(Rows from a 3D modeling dataset)
------------------------------------------------

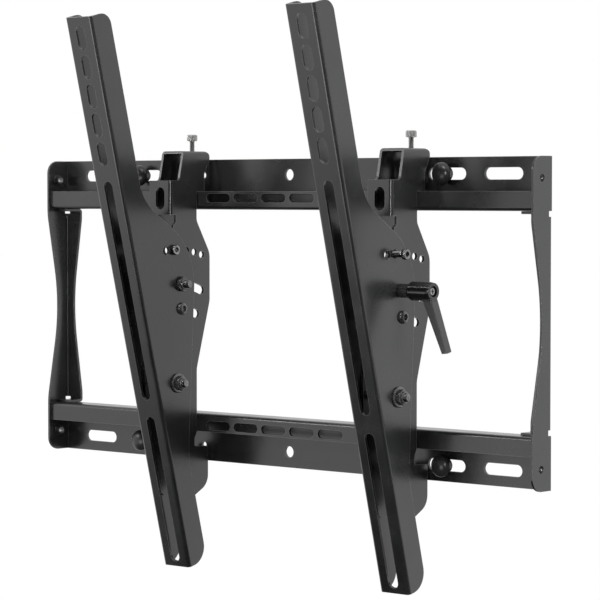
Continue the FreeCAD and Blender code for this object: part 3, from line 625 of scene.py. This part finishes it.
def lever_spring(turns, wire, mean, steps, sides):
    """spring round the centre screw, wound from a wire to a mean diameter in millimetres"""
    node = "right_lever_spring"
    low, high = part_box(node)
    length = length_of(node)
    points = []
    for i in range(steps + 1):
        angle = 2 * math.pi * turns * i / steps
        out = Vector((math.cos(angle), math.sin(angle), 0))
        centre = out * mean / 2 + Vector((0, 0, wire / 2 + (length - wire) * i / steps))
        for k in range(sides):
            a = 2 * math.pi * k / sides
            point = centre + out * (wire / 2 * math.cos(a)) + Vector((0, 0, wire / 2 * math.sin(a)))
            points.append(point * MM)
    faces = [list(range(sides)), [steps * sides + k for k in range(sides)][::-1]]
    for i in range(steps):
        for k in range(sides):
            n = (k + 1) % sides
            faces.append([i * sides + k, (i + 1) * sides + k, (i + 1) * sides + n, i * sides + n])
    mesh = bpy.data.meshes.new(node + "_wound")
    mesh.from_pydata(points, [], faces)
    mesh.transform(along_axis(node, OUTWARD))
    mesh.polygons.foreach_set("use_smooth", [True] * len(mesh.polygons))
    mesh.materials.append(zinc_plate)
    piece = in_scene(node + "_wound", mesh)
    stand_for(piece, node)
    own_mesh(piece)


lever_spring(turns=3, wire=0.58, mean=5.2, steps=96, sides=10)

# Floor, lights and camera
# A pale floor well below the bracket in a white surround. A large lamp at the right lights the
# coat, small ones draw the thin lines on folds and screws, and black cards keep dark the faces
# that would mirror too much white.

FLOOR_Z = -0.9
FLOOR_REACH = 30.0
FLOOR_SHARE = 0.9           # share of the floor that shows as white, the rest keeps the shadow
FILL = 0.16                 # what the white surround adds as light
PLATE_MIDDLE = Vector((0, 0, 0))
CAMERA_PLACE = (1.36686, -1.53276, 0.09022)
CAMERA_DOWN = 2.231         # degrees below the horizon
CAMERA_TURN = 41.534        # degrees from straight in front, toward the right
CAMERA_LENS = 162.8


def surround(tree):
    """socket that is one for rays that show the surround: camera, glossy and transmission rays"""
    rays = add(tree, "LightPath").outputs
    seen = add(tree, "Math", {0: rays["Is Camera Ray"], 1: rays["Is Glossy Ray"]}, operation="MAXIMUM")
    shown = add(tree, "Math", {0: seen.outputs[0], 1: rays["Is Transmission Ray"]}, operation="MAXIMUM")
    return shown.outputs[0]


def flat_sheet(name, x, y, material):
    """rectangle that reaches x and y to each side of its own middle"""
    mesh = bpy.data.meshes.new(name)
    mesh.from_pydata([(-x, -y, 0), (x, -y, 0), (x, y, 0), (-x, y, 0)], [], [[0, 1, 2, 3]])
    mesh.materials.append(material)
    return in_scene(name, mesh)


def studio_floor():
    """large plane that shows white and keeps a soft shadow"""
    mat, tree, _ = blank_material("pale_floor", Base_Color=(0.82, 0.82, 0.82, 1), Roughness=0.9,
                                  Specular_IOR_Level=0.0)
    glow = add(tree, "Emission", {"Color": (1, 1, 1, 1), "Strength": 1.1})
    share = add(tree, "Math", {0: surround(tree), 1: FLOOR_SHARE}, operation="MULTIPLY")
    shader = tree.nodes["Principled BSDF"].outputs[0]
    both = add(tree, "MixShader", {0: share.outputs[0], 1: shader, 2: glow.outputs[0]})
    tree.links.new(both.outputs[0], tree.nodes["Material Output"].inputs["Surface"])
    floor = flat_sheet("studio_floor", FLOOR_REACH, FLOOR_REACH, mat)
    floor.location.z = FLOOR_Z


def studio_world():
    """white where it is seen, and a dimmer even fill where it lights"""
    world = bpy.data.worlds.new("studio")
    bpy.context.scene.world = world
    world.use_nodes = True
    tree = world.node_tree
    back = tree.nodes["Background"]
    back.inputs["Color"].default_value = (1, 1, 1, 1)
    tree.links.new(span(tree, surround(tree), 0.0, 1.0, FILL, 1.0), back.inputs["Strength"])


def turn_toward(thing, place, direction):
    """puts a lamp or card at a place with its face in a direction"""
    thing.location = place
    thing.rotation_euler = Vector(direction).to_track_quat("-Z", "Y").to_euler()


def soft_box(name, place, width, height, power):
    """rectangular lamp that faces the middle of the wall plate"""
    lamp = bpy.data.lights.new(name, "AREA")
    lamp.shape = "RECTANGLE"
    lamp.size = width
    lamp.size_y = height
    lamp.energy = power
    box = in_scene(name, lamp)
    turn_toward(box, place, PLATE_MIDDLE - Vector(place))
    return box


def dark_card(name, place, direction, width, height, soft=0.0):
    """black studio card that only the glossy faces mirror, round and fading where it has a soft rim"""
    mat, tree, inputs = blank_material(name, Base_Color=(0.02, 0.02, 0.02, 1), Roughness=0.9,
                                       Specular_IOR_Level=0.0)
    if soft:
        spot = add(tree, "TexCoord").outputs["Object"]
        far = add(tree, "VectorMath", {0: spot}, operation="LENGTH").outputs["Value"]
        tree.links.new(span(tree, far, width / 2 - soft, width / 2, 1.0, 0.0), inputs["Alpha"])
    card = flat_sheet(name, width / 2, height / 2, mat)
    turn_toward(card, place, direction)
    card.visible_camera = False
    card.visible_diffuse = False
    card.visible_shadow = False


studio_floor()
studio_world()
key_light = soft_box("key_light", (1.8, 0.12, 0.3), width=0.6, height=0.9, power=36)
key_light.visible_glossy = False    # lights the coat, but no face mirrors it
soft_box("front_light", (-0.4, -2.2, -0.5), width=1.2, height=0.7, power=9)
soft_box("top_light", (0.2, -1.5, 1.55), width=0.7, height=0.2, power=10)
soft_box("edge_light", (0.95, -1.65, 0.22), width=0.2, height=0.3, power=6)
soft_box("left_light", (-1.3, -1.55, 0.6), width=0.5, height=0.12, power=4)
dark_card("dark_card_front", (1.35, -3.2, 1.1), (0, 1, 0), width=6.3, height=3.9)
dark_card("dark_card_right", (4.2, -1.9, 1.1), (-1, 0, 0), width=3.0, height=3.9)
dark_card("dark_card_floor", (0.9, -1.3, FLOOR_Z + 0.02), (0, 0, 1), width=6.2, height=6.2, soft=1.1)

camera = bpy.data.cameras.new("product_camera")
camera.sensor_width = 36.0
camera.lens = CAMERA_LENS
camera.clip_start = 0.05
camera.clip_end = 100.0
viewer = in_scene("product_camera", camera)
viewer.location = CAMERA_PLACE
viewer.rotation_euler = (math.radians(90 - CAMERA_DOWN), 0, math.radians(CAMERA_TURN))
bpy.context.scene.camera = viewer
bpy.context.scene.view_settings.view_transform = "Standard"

------------------------------------------------

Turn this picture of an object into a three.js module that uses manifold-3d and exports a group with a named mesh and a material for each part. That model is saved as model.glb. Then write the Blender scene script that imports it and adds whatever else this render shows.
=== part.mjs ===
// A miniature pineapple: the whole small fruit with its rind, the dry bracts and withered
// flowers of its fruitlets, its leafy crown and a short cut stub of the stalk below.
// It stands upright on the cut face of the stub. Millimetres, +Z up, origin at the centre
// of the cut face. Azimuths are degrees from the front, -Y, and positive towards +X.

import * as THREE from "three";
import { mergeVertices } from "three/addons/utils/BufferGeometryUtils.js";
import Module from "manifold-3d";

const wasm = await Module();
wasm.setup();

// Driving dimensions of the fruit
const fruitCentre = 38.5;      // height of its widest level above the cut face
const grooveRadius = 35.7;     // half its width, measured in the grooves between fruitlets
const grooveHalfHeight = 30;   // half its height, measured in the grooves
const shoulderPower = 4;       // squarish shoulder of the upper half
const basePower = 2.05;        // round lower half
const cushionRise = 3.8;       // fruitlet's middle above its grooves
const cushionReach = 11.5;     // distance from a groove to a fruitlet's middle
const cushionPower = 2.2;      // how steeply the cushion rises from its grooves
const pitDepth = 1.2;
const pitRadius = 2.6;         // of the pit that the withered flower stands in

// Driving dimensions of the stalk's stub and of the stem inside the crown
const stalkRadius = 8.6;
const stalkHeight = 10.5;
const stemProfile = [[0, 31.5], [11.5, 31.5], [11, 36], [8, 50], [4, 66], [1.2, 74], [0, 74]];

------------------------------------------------

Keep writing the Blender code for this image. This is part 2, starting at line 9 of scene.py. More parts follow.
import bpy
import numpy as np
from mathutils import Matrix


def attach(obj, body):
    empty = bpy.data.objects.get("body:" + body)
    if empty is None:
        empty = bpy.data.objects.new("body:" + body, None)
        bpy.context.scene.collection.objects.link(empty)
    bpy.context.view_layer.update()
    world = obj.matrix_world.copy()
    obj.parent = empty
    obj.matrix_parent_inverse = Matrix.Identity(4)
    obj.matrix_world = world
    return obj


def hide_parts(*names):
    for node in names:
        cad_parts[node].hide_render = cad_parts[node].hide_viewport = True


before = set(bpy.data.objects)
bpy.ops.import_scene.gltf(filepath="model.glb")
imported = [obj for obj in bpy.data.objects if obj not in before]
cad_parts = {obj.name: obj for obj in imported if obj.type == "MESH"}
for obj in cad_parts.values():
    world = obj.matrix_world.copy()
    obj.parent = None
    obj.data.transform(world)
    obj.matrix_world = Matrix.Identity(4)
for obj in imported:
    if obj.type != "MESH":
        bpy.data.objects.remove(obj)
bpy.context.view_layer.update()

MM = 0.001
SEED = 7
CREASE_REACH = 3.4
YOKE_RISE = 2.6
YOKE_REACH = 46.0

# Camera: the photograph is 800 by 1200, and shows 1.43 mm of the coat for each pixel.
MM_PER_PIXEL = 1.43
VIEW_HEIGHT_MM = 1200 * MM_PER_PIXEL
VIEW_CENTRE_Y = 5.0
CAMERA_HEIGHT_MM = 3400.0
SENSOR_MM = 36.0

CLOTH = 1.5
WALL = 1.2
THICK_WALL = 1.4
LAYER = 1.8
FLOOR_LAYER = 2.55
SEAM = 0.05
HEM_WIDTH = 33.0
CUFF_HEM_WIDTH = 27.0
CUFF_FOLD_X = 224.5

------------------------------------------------

◆ **What the task asks**:
Beginning with the line containing "before = set(bpy.data.objects)" and ending with the line containing "obj.data.transform(world)", extract those lines exactly from the listing above, and only those.

◆ **Exercise answer**:
before = set(bpy.data.objects)
bpy.ops.import_scene.gltf(filepath="model.glb")
imported = [obj for obj in bpy.data.objects if obj not in before]
cad_parts = {obj.name: obj for obj in imported if obj.type == "MESH"}
for obj in cad_parts.values():
    world = obj.matrix_world.copy()
    obj.parent = None
    obj.data.transform(world)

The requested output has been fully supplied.